Problem requirements → Reproduce exactly the lines from the one containing "const STRAP_PANEL = 2;" through the one containing "before = set(bpy.data.objects)", both included, and nothing else.

Information provided →
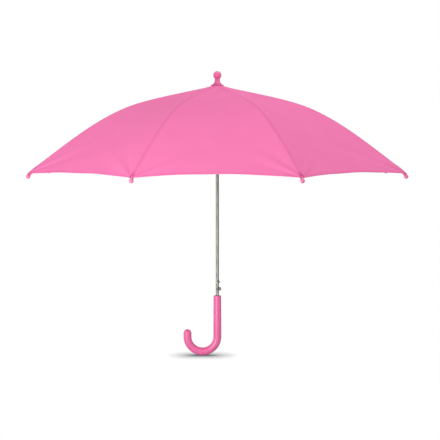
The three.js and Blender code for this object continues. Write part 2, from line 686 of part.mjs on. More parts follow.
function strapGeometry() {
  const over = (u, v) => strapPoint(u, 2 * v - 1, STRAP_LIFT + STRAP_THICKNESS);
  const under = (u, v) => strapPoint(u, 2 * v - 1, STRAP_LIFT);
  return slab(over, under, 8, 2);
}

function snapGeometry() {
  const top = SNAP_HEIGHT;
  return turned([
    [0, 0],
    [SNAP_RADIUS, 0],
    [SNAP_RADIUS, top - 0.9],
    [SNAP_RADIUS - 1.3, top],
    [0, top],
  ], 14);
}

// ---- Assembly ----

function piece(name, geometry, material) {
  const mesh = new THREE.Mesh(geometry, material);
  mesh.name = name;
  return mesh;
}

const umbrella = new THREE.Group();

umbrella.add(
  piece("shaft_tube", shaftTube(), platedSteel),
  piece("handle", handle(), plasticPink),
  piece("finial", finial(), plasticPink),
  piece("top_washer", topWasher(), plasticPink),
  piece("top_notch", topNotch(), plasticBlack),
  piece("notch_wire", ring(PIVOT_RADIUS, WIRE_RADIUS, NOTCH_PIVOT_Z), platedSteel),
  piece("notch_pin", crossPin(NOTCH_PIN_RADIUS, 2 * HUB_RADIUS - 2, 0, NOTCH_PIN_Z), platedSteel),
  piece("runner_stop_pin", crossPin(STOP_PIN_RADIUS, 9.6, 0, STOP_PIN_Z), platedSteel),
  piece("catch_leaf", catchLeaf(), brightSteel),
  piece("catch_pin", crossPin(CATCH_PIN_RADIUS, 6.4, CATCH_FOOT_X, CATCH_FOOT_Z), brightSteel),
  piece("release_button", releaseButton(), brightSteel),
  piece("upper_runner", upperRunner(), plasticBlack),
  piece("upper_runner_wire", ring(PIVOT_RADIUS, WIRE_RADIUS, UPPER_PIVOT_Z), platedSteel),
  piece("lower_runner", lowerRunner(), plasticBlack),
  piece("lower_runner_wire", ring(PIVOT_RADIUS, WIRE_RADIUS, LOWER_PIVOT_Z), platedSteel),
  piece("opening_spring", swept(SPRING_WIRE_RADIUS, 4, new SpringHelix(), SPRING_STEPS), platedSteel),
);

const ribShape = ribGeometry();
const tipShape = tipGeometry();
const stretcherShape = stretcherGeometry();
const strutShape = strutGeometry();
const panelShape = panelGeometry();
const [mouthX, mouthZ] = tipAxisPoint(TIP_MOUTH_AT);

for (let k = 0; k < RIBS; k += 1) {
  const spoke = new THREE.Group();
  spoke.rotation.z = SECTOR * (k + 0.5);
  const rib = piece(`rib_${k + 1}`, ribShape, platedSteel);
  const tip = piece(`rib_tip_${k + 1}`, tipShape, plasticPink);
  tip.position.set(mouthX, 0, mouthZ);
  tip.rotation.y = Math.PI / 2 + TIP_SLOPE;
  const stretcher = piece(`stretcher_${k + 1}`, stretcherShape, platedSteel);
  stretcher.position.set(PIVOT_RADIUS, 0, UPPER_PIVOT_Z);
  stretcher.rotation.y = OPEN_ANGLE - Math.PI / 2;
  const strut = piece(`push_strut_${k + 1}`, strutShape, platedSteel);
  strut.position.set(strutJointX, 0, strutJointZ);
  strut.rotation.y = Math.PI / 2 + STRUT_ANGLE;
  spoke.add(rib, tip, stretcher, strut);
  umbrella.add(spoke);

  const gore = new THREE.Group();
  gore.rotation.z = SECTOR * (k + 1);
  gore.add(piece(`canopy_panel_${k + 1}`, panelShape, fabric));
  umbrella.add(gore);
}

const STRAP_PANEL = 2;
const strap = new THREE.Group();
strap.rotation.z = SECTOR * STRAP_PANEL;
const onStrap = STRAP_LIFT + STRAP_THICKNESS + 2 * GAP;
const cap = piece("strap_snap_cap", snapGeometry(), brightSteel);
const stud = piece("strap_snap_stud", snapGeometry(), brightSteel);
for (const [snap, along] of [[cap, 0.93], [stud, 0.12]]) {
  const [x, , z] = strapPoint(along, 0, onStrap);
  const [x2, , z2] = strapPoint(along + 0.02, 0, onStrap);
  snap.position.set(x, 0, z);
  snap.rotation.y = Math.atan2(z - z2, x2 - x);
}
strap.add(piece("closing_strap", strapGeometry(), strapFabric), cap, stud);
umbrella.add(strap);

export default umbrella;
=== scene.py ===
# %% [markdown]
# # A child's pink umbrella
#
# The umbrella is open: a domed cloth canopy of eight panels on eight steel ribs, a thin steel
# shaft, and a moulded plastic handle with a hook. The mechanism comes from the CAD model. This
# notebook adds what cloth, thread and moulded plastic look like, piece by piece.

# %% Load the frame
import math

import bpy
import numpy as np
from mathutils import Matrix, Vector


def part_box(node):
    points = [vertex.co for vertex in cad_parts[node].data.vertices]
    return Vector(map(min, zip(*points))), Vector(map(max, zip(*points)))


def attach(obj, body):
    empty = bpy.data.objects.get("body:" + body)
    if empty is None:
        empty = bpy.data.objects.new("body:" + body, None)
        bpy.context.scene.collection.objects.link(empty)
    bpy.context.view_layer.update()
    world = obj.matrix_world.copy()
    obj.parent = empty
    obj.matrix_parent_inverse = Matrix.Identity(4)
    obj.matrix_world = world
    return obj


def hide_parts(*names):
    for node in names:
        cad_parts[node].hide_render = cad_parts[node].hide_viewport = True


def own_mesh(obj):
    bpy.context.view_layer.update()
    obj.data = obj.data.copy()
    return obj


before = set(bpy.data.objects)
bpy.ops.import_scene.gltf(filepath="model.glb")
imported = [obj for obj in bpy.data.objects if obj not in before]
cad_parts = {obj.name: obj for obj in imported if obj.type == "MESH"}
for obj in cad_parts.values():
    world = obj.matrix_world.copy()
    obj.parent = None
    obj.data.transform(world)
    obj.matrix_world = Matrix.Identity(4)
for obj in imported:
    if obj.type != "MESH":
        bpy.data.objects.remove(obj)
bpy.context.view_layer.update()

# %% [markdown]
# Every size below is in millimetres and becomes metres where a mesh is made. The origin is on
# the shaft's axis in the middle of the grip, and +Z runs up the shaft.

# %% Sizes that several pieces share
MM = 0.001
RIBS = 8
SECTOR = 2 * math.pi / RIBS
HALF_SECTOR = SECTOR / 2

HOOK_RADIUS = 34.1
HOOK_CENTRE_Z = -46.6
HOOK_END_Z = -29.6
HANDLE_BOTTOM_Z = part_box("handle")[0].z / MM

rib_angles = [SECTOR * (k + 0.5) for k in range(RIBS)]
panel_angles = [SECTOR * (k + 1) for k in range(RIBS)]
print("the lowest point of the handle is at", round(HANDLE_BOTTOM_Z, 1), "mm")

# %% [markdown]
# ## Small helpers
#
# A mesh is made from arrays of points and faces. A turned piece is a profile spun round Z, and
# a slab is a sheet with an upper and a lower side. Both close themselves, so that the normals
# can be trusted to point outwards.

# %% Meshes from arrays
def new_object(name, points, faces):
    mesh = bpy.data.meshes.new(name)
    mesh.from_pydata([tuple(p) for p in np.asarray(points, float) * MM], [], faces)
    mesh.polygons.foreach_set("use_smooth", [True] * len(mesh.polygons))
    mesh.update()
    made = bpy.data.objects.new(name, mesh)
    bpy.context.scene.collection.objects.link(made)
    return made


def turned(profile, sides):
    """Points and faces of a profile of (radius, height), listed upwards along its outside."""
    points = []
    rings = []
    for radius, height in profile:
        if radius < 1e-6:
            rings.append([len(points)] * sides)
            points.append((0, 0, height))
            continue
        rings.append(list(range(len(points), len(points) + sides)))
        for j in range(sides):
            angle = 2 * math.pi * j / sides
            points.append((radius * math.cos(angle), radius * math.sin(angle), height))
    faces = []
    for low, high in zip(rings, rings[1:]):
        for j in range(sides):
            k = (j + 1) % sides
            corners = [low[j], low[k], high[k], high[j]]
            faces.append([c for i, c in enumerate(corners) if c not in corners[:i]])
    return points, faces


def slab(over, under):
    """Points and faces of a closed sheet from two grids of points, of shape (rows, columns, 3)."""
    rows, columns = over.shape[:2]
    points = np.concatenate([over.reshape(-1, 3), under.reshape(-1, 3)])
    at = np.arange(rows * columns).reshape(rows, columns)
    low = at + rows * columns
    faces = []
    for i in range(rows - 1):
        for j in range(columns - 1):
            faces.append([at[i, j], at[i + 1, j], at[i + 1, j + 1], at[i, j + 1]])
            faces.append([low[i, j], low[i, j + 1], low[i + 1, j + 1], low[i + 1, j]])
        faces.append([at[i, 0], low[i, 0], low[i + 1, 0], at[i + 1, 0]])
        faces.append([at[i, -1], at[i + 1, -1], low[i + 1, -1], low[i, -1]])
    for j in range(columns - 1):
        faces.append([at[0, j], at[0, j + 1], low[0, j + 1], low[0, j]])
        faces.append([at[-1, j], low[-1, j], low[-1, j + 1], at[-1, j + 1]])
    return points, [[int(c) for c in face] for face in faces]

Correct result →
const STRAP_PANEL = 2;
const strap = new THREE.Group();
strap.rotation.z = SECTOR * STRAP_PANEL;
const onStrap = STRAP_LIFT + STRAP_THICKNESS + 2 * GAP;
const cap = piece("strap_snap_cap", snapGeometry(), brightSteel);
const stud = piece("strap_snap_stud", snapGeometry(), brightSteel);
for (const [snap, along] of [[cap, 0.93], [stud, 0.12]]) {
  const [x, , z] = strapPoint(along, 0, onStrap);
  const [x2, , z2] = strapPoint(along + 0.02, 0, onStrap);
  snap.position.set(x, 0, z);
  snap.rotation.y = Math.atan2(z - z2, x2 - x);
}
strap.add(piece("closing_strap", strapGeometry(), strapFabric), cap, stud);
umbrella.add(strap);

export default umbrella;
=== scene.py ===
# %% [markdown]
# # A child's pink umbrella
#
# The umbrella is open: a domed cloth canopy of eight panels on eight steel ribs, a thin steel
# shaft, and a moulded plastic handle with a hook. The mechanism comes from the CAD model. This
# notebook adds what cloth, thread and moulded plastic look like, piece by piece.

# %% Load the frame
import math

import bpy
import numpy as np
from mathutils import Matrix, Vector


def part_box(node):
    points = [vertex.co for vertex in cad_parts[node].data.vertices]
    return Vector(map(min, zip(*points))), Vector(map(max, zip(*points)))


def attach(obj, body):
    empty = bpy.data.objects.get("body:" + body)
    if empty is None:
        empty = bpy.data.objects.new("body:" + body, None)
        bpy.context.scene.collection.objects.link(empty)
    bpy.context.view_layer.update()
    world = obj.matrix_world.copy()
    obj.parent = empty
    obj.matrix_parent_inverse = Matrix.Identity(4)
    obj.matrix_world = world
    return obj


def hide_parts(*names):
    for node in names:
        cad_parts[node].hide_render = cad_parts[node].hide_viewport = True


def own_mesh(obj):
    bpy.context.view_layer.update()
    obj.data = obj.data.copy()
    return obj


before = set(bpy.data.objects)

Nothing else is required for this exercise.